Microsoft to Cut 5,000 Jobs Following 11 Percent Quarterly Income Decline



By Michael Dinan
TMCnet Editor

In news that’s sending shockwaves through the IT space and Wall Street, the world’s largest maker of software today announced major year-over-year earnings dips and a plan to cut 5,000 jobs.

 
Hampered by slower spending on PCs – fueled, in part, by greater interest in “netbooks” – officials at Microsoft Corp. saw a net income decline of 11 percent, to $4.17 billion, for the quarter ended Dec. 31, as well as a 6 percent drop in earnings per share, to 47 cents.
 
The company’s chief financial officer, Chris Liddell, said that economic activity and IT spending slowed beyond Microsoft’s (News - Alert) expectations in the quarter, and that the company is acting quickly to reduce its cost structure.
 
“We are planning for economic uncertainty to continue through the remainder of the fiscal year, almost certainly leading to lower revenue and earnings for the second half relative to the previous year,” Liddell said. “In this environment, we will focus on outperforming our competitors and addressing our cost structure.”
 
About 1,400 of the 5,000 job cuts – across R&D, marketing, sales, finance, legal, HR and IT – will occur today, with the rest coming over the next 18 months. The layoffs are expected to help reduce operating expenses by about $1.5 billion.
 
According to Reuters (News - Alert), Microsoft’s shares fell 8 percent in early trading today.
 
One analyst interviewed by the news service, Richard Williams (News - Alert) of Cross Research, painted a grim picture of business conditions deteriorating quickly.
 
“This is a substantial amount of jobs cuts,” Williams said. “Microsoft has never had a layoff like this in my knowledge and it’s sending a signal that the times are definitely changing.”
 
As TMCnet reported, rumors began swirling three weeks ago of mass layoffs at Microsoft.

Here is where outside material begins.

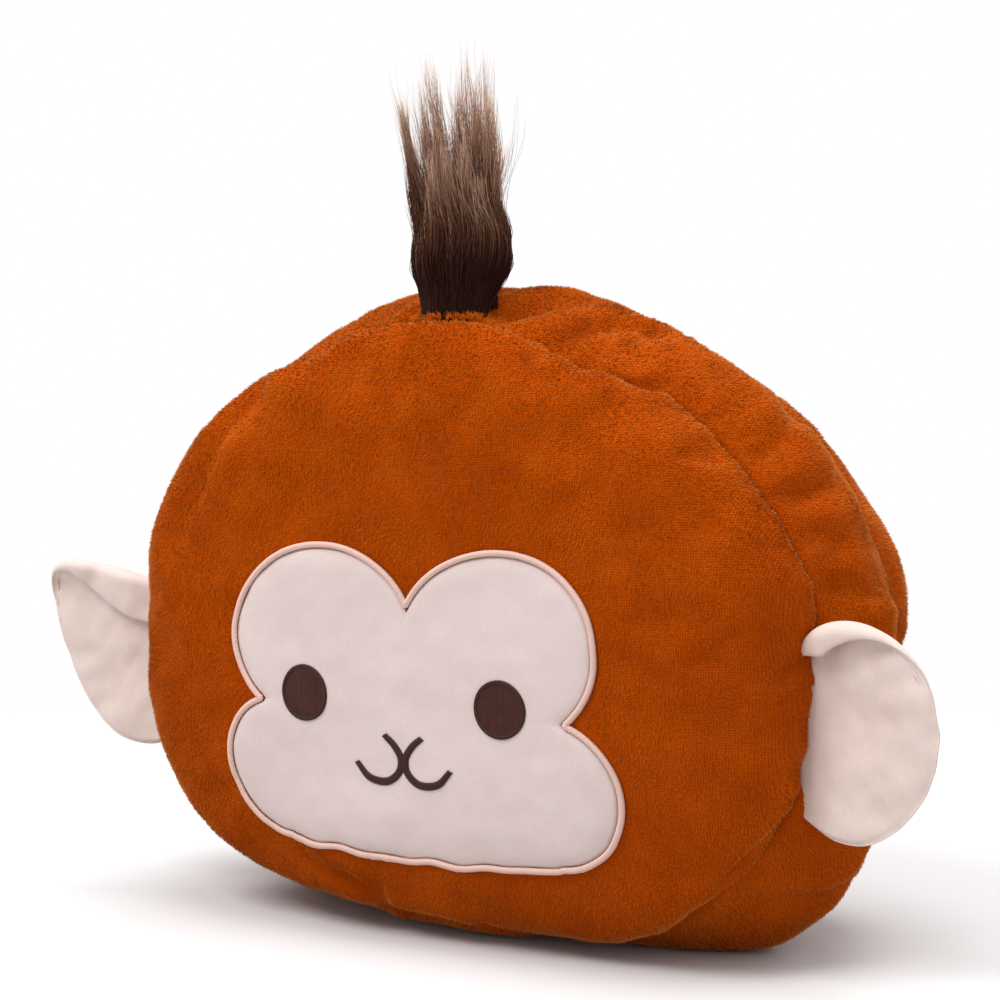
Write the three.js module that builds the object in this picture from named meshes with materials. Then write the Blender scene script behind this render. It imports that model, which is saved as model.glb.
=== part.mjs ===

Fudzilla cited unnamed staff members when reporting that the software giant would lay off about 15,000 workers – nearly 17 percent of its workforce – on Jan. 15.
  
It wasn't quite as bad as that.
 
Microsoft reported that it saw $16.63 billion in revenue for the quarter – a 2 percent increase over the year-ago quarter – but an 8 percent decline in net income, to $4.17 billion.
 
Client revenue declined 8 percent as a result of PC market weakness, Microsoft said.
 
The PC market has been in trouble for awhile – due largely to the increasing popularity of Netbooks – low cost, mini-laptops optimized for Internet use. They usually sell for about $300 to $400, and they’ve emerged as one a bright spot in the struggling electronics industry.
 
The PC space took a major hit recently when, as TMCnet reported, the world’s fourth-largest PC maker announced that it’s laying off about 11 percent of its workforce, or 2,500 employees.
 
Officials at Lenovo, a Chinese company with U.S. headquarters in Morrisville, North Carolina, said they’re also reducing executive pay by 30 to 50 percent, including merit pay, long-term incentives and performance bonuses.
 
According to Yang Yuanqing, Lenovo’s (News - Alert) chairman of the board, though the integration of the IBM PC business for the past three years was a success, the company’s last quarter’s performance did not meet expectations. Lenovo hasn’t yet released its quarterly earnings report for the three-month period ending Dec. 31, but said that it’s expecting a loss.
 
During that quarter, Microsoft officials say they saw entertainment and devices revenue grow 3 percent, driven by strong holiday demand for Xbox 360 consoles with a record 6 million units sold in the quarter.
 
Faced with a volatile market, however, Microsoft did not offer EPS guidance for the next two quarters.
 
Steve Ballmer (News - Alert), chief executive officer at Microsoft, tried to stay positive.
 
“While we are not immune to the effects of the economy, I am confident in the strength of our product portfolio and soundness of our approach,” said Ballmer, pictured right. “We will continue to manage expenses and invest in long-term opportunities to deliver value to customers and shareholders, and we will emerge an even stronger industry leader than we are today.”
 
Try to tell that to Wall Street.
 
As Reuters reports, Microsoft’s announcement coincides with other bad news – including new data on unemployment and falling home values, sending U.S. stocks tumbling.
 
Richard Sparks, a senior equities analyst at Schaeffer’s Investment Research in Cincinnati, told the news service that Microsoft’s announcement was a bad surprise for the market.
 
“It is a negative surprise for the market, certainly from a bellwether technology company. For Microsoft to miss its guidance, it brings home the pervasive fallout from the credit crisis,” Sparks said. “On Wednesday, we had been able to bounce from the 8,000 level on the Dow. This makes it inevitable to retest the November lows for the market.”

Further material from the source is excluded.